Re: [RFC PATCH 2/2] mm, oom: do not trigger out_of_memory from the #PF

From: Tetsuo Handa
Date: Mon Jun 12 2017 - 06:48:28 EST


Michal Hocko wrote:
> On Sat 10-06-17 20:57:46, Tetsuo Handa wrote:
> > Michal Hocko wrote:
> > > And just to clarify a bit. The OOM killer should be invoked whenever
> > > appropriate from the allocation context. If we decide to fail the
> > > allocation in the PF path then we can safely roll back and retry the
> > > whole PF. This has an advantage that any locks held while doing the
> > > allocation will be released and that alone can help to make a further
> > > progress. Moreover we can relax retry-for-ever _inside_ the allocator
> > > semantic for the PF path and fail allocations when we cannot make
> > > further progress even after we hit the OOM condition or we do stall for
> > > too long.
> >
> > What!? Are you saying that leave the allocator loop rather than invoke
> > the OOM killer if it is from page fault event without __GFP_FS set?
> > With below patch applied (i.e. ignore __GFP_FS for emulation purpose),
> > I can trivially observe systemwide lockup where the OOM killer is
> > never called.
>
> Because you have ruled the OOM out of the game completely from the PF
> path AFICS.

Yes, I know.

> So that is clearly _not_ what I meant (read the second
> sentence). What I meant was that page fault allocations _could_ fail
> _after_ we have used _all_ the reclaim opportunities.

I used this patch for demonstrating what will happen if page fault
allocations failed but the OOM killer does not trigger.

> Without this patch
> this would be impossible.

What I wanted to say is that, with this patch, you are introducing possibility
of lockup. "Retrying the whole page fault path when page fault allocations
failed but the OOM killer does not trigger" helps nothing. It will just spin
wasting CPU time until somebody else invokes the OOM killer.
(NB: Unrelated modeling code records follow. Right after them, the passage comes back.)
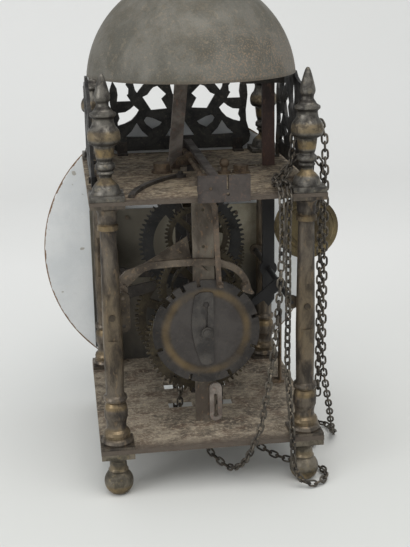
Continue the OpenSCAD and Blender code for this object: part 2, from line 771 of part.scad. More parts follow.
module movement_bar(y, w, col) {
  color(col) difference() {
    union() {
      block(-w / 2, w / 2, y, y + bar_t, floor_z + 0.02, deck_z - 0.02);
      block(-tenon_w / 2 + fit, tenon_w / 2 - fit, y + fit, y + bar_t - fit, foot_h - 6, top_z + 3.8);
    }
    children();
    block(-tenon_w, tenon_w, y + 1.2, y + 2.8, foot_h - 3, foot_h - 0.02);
    block(-tenon_w, tenon_w, y + 1.2, y + 2.8, top_z + 0.02, top_z + 3);
  }
}

module pivot_hole(y, x, z) {
  rod(pivot_r + fit, y - 1, y + bar_t + 1, x, z);
}

module front_bar() {
  movement_bar(front_bar_y, bar_w, "#57504a") {
    pivot_hole(front_bar_y, 0, great_z);
    pivot_hole(front_bar_y, 0, escape_z);
    rod(1.6, front_bar_y - 1, front_bar_y + bar_t + 1, 0, dial_z);
  }
  // lobe at its side for the second arbor
  color("#57504a") slab(front_bar_y, front_bar_y + bar_t) difference() {
    union() {
      translate([second_x, second_z]) circle(r = 6);
      polygon([[-bar_w / 2 + 1, second_z - 8], [second_x, second_z - 6], [second_x, second_z + 6],
        [-bar_w / 2 + 1, second_z + 8]]);
    }
    translate([second_x, second_z]) circle(r = pivot_r + fit);
  }
  // stud on which the hour wheel's pipe turns
  color("#8a8378") rod(1.6, hour_stud_y, front_bar_y + bar_t, 0, dial_z);
}

module middle_bar() {
  movement_bar(middle_bar_y, 9.4, "#57504a") {
    for (z = [great_z, escape_z, hoop_z, warn_z, fly_z]) pivot_hole(middle_bar_y, 0, z);
    rod(cock_rivet_r, middle_bar_y - 1, middle_bar_y + bar_t + 1, 0, cock_foot_z + cock_foot_t / 2);
  }
}

module back_bar() {
  movement_bar(back_bar_y, bar_w, "#655b4b") {
    for (z = [great_z, hoop_z, warn_z, fly_z]) pivot_hole(back_bar_y, 0, z);
    rod(stud_hole_r, back_bar_y - 1, back_bar_y + bar_t + 1, 0, count_z);
    rod(1.2, back_bar_y - 1, back_bar_y + bar_t + 1, -4.5, floor_z + 24);
  }
}

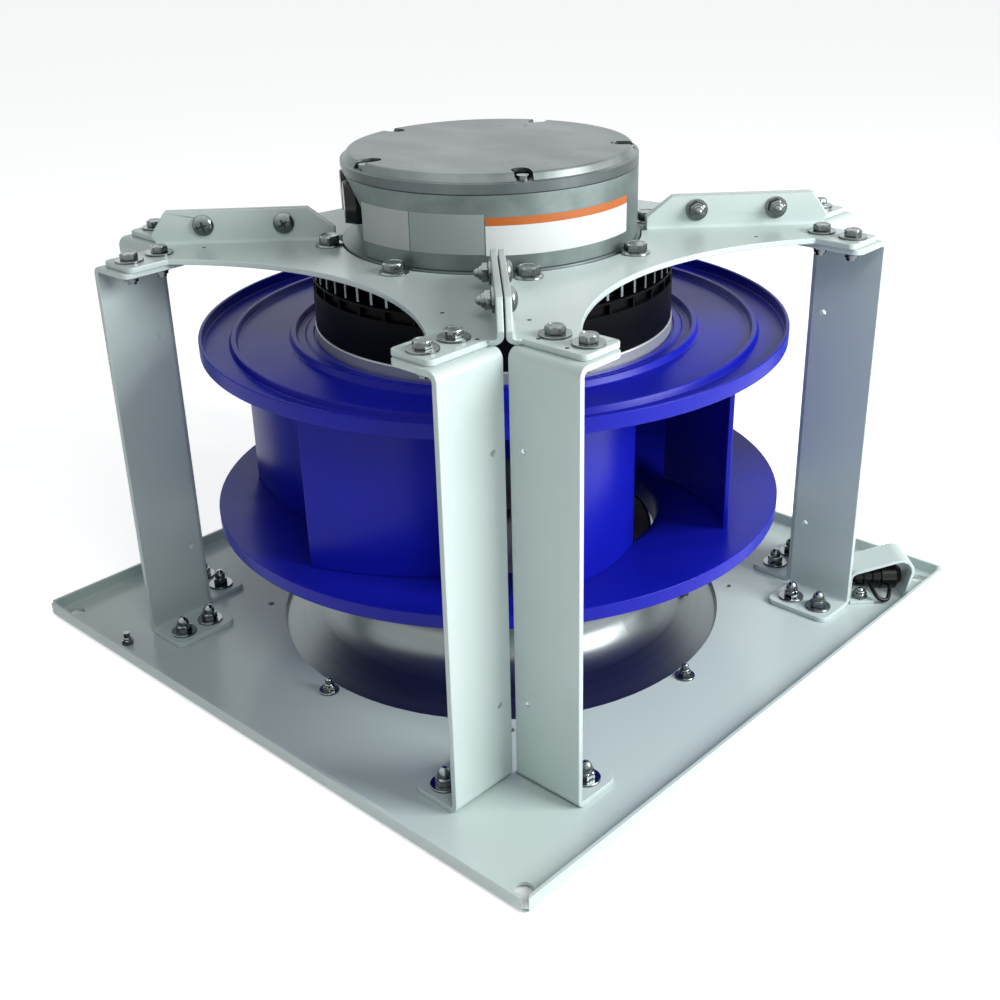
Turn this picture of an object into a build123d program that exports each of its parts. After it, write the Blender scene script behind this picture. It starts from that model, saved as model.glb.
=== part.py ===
from build123d import *
from math import asin, cos, degrees, radians, sin, sqrt, tan
import os

# Plug fan: a square base tray with an inlet nozzle, eight sheet posts and four folded arms that
# carry an external-rotor motor, and a backward-curved impeller that hangs under the motor.
# Millimetres, +Z up. The origin is the centre of the inlet, on the underside of the nozzle flange.

# Base tray
base_margin = 44.0
plate_sheet = 3.0
plate_bend = 2.0
plate_corner = 6.0
rim_height = 12.0
relief_inset = 18.5
relief_radius = 7.5
rim_slit = 5.0
corner_web = 4.0
nozzle_hole_radius = 215.0

# Inlet nozzle, spun from one sheet
nozzle_sheet = 2.0
nozzle_flange_width = 28.0
nozzle_throat_radius = 146.0
nozzle_cone_angle = 19.0
nozzle_arc_radius = 45.0
nozzle_overlap = 9.0
nozzle_edge_gap = 1.5
nozzle_bolt_inset = 11.0
guard_hole_inset = 15.0
guard_hole_radius = 3.0
tap_angle = 37.0
tap_ring_radius = 184.0
tap_radius = 3.0
tap_bore_radius = 1.5
tap_height = 7.0

# Posts: one bent sheet each, two at every corner
post_height = 364.0
post_sheet = 5.0
post_bend = 3.0
post_width = 65.0
post_flange = 48.0
post_flange_corner = 8.0
post_inset = 57.0
post_gap = 2.0
post_bolt_reach = 30.0
post_bolt_pitch = 30.0
post_hole_radius = 2.5
post_hole_inset = 12.0
post_hole_height = 75.0

# Arms: four folded top plates with upstand fins, back to back along each diagonal
arm_sheet = 5.0
arm_bend = 3.0
arm_side_inset = 10.0
arm_end_inset = 4.0
arm_tab_width = 41.0
arm_tab_corner = 6.0
arm_waist_gap = 17.0
arm_arc_radius = 245.0
arm_overhang = 26.0
arm_bore_gap = 1.0
fin_gap = 1.2
fin_height = 28.0
fin_rise = 28.0
fin_top_inset = 6.0
fin_tip_overhang = 8.0
fin_start_inset = 5.0
fin_chamfer_drop = 18.0
fin_tip_drop = 20.0
fin_bolt_inset = 21.0
fin_bolt_pitch = 70.0
fin_bolt_height = 16.0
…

> Note that I am not proposing that change now
> because that would require a deeper audit but it sounds like a viable
> way to go long term.

I don't think introducing possibility of "page fault allocations failed
but the OOM killer does not trigger" makes sense. Thus, this patch does not
make sense unless we invoke the OOM killer before returning VM_FAULT_OOM.